Alguns acharão a cena de violência um pouco descontextualizada e de fato ela representa talvez a maior fraqueza do filme (ao lado de uma certa frieza que se mantém pela projeção toda): nenhum dos conflitos propostos pelo roteiro parece suficientemente explorado, seja aquele entre o casal de imigrantes, entre o mecenas e o artista, e mesmo o drama íntimo deste permanece obscuro (ou seria mais justo dizer, “superficial”) até o epílogo, quando o enredo dota a representação estética elaborada pelo arquiteto de um significado humanista comovente. E aí o filme acaba abruptamente, apesar das quase quatro horas que se passaram e não jogaram luz suficiente sequer no protagonista, que num raro momento ensaia nutrir uma “paixão revolucionária” pela qual o roteiro pouco se interessa em seu desenrolar.

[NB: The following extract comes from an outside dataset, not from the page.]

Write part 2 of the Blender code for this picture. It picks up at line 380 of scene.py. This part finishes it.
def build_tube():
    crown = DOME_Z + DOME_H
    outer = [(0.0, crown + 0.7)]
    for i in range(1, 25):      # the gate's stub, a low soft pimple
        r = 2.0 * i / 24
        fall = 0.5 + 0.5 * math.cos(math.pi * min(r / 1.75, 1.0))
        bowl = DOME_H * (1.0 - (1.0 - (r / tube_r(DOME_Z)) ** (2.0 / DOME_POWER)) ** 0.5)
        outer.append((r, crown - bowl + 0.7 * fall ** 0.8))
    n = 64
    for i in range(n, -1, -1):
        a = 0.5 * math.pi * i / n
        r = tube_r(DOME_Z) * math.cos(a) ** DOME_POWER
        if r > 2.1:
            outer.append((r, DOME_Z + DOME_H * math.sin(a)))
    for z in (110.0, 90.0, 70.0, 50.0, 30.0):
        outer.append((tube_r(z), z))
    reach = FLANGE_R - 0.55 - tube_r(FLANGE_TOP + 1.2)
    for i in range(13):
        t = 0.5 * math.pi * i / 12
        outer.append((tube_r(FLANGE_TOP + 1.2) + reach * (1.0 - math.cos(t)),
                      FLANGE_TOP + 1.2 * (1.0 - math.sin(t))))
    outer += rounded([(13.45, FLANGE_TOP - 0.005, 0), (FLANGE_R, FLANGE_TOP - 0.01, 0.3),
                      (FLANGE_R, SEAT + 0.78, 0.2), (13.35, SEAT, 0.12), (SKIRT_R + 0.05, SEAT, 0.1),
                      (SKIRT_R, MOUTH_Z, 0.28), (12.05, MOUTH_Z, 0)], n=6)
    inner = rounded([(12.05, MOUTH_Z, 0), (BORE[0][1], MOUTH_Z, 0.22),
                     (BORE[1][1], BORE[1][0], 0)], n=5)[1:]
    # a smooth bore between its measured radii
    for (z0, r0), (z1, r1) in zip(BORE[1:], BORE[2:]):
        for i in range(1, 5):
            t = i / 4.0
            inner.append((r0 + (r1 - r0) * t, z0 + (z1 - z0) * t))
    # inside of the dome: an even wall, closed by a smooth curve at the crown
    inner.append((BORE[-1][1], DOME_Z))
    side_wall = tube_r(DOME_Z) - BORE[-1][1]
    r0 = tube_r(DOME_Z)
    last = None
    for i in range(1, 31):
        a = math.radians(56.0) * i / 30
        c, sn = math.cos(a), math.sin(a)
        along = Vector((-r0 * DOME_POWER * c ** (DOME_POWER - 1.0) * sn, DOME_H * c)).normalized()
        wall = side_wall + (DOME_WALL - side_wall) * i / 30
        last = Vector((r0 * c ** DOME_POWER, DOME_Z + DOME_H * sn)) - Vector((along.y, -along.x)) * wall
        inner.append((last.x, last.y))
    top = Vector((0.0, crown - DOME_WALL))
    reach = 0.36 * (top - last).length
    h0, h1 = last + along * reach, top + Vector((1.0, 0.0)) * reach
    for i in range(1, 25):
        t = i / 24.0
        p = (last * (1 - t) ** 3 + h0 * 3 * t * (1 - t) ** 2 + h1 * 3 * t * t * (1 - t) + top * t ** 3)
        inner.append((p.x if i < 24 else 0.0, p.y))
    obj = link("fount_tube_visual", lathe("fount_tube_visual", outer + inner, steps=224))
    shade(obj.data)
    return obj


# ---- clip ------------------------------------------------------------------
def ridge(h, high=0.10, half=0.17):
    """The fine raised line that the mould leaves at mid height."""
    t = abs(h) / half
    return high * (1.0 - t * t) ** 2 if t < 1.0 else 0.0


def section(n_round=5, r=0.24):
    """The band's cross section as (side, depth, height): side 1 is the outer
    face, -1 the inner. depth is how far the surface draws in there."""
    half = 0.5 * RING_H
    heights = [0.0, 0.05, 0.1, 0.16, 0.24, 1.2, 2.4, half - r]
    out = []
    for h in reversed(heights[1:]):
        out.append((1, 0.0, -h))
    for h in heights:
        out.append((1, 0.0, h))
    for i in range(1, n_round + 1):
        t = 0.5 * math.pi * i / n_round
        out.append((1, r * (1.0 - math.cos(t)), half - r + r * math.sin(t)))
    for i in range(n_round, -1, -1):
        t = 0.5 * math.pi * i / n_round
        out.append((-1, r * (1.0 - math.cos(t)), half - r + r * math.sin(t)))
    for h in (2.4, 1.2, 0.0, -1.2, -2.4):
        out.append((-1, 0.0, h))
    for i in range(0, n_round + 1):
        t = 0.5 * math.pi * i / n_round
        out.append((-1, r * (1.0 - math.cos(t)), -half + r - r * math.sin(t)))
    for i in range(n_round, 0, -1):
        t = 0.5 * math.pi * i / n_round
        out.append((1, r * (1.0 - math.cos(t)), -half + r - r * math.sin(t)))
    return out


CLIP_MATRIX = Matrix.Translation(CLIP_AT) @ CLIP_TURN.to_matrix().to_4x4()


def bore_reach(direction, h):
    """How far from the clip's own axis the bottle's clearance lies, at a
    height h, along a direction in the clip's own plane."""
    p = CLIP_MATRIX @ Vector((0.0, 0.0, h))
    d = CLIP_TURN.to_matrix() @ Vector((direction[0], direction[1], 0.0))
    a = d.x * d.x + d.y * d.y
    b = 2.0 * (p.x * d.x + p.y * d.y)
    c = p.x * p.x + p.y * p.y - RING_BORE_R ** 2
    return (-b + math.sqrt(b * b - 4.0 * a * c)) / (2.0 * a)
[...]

A cena de maior brilho (e que até por causa da opacidade de outros momentos, ganha relevo) é a confrontação entre uma Elizabeth que finalmente “se ergue” e um Van Buren acuado, sentado e diminuído diante de família e amigos. Um excelente momento de Felicity Jones, que o resto do tempo rivaliza na tela com o quase sempre excepcional trabalho de Brody, um ator melhor para atuar do que para escolher papeis (e este ótimo é talvez uma exceção em sua filmografia recente). Aqui, ele tem a oportunidade de explorar um caminho iniciado em O Pianista, e não seria delirante considerar que o personagem do filme de Polanski seria o personagem deste se tivesse fugido para a América, com os mesmos traumas e o desafio de adaptação.
Elenco é destaque, mas está longe de ser o único
Filmado cuidadosamente e até para caber em seu orçamento (modesto para e o gênero e para sua própria ambição), a direção faz escolha meticulosas e austeras, como na cena de abertura, que nas mãos de um cineasta menos compenetrado talvez custasse a verba do filme todo, mas Courbet consegue resolver o problema com luz e sombra e uma Estátua da Liberdade de cabeça para baixo (uma escolha genial, há de se reconhecer).

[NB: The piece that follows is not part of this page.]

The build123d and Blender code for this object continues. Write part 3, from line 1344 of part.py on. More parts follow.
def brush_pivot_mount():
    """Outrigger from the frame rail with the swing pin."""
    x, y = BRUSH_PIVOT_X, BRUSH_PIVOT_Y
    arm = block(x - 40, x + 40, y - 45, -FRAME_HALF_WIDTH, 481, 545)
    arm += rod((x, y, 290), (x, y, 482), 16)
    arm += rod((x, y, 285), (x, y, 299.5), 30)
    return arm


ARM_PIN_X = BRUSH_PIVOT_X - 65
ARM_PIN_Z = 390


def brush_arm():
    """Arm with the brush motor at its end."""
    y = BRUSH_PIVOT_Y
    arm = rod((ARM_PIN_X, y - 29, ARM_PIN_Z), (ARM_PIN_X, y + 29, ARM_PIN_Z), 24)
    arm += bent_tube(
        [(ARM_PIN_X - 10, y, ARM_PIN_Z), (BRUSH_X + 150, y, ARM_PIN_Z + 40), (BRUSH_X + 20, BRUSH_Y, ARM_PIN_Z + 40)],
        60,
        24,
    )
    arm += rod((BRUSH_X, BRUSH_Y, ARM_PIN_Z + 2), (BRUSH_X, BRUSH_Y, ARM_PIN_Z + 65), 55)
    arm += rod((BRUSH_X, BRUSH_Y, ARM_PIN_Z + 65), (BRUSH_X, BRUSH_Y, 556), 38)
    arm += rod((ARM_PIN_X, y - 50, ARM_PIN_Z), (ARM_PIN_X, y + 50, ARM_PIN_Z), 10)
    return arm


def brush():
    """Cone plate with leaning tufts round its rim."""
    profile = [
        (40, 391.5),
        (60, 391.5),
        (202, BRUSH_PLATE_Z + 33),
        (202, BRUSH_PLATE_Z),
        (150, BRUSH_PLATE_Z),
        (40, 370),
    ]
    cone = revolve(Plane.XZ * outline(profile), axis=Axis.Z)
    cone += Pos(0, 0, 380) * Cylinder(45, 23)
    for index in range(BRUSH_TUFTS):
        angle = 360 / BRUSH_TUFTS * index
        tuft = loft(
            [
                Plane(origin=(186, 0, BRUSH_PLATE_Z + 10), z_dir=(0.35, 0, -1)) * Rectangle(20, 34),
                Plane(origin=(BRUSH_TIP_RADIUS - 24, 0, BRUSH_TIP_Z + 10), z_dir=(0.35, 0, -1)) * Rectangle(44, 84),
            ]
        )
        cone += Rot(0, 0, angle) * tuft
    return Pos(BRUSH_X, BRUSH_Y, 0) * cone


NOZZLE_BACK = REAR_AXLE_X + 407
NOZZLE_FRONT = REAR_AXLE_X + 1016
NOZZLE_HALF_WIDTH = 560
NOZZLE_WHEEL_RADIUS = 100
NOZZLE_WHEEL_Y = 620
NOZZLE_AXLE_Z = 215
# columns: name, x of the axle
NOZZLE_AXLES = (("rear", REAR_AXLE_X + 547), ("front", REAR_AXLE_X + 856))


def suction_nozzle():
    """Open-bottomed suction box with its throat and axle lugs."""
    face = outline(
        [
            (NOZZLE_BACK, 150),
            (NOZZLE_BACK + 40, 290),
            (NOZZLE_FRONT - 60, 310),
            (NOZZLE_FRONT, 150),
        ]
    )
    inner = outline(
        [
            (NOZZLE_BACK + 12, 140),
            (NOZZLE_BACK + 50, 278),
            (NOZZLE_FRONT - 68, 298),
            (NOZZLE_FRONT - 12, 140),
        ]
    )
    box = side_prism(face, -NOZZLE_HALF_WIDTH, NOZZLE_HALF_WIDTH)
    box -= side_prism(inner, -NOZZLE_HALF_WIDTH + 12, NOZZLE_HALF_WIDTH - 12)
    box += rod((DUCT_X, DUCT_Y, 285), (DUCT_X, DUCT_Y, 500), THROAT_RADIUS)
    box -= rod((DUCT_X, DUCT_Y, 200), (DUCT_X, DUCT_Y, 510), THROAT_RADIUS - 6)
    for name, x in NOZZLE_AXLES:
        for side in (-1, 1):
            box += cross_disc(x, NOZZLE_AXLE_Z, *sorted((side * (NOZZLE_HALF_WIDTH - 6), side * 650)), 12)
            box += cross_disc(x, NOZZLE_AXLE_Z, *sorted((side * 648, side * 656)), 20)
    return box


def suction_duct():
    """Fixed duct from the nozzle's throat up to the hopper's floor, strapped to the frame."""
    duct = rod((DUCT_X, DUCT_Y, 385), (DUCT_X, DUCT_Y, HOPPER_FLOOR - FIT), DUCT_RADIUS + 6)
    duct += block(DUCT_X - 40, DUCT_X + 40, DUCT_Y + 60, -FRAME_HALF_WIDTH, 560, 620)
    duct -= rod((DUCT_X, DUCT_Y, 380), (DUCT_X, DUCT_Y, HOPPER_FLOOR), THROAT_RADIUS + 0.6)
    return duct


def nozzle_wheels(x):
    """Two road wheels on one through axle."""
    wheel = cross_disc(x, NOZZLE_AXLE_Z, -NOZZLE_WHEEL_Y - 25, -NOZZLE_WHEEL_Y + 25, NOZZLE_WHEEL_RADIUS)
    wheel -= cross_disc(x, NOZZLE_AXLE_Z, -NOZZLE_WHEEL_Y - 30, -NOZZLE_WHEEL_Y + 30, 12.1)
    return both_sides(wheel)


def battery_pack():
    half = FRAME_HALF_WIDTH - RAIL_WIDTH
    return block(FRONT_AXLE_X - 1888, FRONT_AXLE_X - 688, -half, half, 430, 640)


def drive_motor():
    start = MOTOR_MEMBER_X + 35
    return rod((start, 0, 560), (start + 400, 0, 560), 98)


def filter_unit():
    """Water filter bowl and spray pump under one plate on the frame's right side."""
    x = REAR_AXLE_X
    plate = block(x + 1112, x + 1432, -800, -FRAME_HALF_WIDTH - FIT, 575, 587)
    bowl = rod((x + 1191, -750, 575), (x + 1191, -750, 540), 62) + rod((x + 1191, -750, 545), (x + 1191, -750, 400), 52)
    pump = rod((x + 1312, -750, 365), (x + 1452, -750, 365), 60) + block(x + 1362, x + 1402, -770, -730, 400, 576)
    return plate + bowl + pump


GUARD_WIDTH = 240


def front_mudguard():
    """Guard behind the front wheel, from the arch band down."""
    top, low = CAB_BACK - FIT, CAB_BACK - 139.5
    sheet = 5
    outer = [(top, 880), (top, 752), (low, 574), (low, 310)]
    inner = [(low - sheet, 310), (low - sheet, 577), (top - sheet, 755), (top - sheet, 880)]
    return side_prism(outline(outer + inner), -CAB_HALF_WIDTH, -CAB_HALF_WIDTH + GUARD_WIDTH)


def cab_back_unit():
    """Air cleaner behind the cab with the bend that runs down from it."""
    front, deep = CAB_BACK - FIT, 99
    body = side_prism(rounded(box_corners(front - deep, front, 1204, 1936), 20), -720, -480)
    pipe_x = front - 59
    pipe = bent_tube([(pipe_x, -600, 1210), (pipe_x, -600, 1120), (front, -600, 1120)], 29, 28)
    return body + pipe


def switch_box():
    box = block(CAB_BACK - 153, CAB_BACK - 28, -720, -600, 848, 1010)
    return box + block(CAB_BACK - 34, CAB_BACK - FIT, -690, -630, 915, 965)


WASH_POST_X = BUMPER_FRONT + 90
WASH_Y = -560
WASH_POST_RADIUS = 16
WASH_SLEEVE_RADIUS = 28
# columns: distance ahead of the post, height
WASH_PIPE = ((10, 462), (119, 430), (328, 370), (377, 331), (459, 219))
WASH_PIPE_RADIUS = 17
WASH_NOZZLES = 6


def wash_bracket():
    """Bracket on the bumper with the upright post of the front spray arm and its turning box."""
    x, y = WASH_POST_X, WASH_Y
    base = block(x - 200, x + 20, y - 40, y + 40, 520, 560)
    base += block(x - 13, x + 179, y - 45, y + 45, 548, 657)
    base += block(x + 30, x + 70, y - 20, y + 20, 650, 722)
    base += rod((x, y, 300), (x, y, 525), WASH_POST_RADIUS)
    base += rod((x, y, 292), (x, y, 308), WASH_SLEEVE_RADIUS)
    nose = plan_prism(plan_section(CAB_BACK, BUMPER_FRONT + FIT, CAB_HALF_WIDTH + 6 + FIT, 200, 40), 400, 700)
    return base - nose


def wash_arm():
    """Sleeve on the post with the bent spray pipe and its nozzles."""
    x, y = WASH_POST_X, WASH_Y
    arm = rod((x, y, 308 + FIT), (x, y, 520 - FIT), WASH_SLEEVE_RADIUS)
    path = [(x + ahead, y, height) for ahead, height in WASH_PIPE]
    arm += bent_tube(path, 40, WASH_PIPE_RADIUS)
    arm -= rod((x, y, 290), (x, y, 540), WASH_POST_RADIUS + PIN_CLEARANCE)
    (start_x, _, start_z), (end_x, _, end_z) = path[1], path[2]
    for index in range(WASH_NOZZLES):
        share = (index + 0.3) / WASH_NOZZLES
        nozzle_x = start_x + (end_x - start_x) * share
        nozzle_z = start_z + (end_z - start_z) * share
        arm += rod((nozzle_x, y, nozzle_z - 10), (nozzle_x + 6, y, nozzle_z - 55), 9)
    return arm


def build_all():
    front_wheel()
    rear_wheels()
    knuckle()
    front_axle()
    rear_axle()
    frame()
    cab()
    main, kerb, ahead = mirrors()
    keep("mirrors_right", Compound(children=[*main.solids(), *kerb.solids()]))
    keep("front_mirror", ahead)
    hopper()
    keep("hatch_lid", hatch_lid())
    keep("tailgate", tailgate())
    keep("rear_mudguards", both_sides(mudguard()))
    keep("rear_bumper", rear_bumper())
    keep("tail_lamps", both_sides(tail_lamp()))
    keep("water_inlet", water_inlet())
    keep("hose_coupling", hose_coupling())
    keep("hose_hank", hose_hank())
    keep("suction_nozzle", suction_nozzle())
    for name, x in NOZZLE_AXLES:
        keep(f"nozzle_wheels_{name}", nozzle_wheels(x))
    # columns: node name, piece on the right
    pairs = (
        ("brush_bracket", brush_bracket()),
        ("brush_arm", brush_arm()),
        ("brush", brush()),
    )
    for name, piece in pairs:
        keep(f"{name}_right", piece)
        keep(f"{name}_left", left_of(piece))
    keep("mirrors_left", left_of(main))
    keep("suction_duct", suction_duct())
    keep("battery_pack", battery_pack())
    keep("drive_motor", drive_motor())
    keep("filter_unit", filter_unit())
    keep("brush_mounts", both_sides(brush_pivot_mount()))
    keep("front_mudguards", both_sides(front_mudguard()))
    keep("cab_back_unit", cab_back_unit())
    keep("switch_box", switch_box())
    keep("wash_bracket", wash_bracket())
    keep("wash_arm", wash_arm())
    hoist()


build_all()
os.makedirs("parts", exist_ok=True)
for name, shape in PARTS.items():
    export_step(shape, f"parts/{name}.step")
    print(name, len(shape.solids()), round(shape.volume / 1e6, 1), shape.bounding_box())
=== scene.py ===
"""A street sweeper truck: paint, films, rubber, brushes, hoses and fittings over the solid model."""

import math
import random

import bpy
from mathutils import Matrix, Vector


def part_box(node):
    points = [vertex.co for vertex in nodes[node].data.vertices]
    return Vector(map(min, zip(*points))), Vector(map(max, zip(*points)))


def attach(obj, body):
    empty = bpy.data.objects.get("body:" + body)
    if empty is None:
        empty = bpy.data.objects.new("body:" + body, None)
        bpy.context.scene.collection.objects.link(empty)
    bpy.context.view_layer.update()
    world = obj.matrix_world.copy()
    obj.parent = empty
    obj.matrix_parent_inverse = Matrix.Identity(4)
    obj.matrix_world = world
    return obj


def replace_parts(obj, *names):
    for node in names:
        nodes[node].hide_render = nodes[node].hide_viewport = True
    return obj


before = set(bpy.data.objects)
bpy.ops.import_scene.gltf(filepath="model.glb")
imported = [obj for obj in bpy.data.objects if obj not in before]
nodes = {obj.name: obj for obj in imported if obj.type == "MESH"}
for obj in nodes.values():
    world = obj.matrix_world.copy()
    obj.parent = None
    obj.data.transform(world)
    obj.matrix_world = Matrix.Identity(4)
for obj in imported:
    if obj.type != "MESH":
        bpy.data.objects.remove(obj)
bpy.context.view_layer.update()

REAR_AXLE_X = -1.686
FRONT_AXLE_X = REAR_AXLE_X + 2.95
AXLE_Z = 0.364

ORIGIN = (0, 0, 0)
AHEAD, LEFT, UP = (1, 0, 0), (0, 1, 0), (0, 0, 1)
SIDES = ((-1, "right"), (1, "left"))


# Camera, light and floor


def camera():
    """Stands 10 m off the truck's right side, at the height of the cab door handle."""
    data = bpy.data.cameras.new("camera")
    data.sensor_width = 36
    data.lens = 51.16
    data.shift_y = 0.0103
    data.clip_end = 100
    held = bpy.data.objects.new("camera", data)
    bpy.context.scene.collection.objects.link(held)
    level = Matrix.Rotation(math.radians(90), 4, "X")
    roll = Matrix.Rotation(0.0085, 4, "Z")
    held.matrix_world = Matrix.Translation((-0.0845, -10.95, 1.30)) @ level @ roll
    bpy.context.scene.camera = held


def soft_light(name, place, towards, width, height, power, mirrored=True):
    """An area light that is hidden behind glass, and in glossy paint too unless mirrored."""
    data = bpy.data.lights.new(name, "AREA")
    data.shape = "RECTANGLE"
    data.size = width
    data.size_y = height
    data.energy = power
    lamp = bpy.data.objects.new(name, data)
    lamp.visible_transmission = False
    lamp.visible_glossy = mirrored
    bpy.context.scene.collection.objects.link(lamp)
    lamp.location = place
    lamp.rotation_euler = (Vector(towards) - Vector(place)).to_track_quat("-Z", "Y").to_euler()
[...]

Sem se preocupar com notas altas de emoção ou momentos de intensidade na trama, seu forte é a ambientação (o que também é uma característica do cinema de P.T.Anderson). Courbet despreza o clímax, preferindo manter o filme num ritmo discreto, constante em notas sutis, pequenas agressões e estados emocionais de perturbação reprimida.
O Brutalista é um filme bastante longo: tem mais de três horas e meia, embora 15 minutos sejam de intervalo na tela – o que aumenta a duração mas oferecem um respiro proveitoso e bem posicionado dentro do enredo. Diferente de Anora, por exemplo, que é “alongado” – ou seja, uma história que fatalmente se contaria em 90 minutos se arrasta para quase duas horas e meia (o que tampouco elimina outras qualidades do filme de Sean S. Baker).
O Brutalista não tem tempos mortos ou grandes digressões, apenas ”muita coisa” acontece e o tempo que o filme leva para contar tudo isso acaba sendo justificado. Tal qual Emilia Pérez, por outro lado, O Brutalista é sui generis demais para ser ignorado, especialmente quando admitimos que o cinema hoje é dominado pela abordagem naturalista de câmera no ombro e enquadramentos fechados que faz tantos filmes se parecerem uns com os outros. Uma celebração comedida da paixão pelo cinema que se debruça na História como pesadelo do qual raramente se desperta.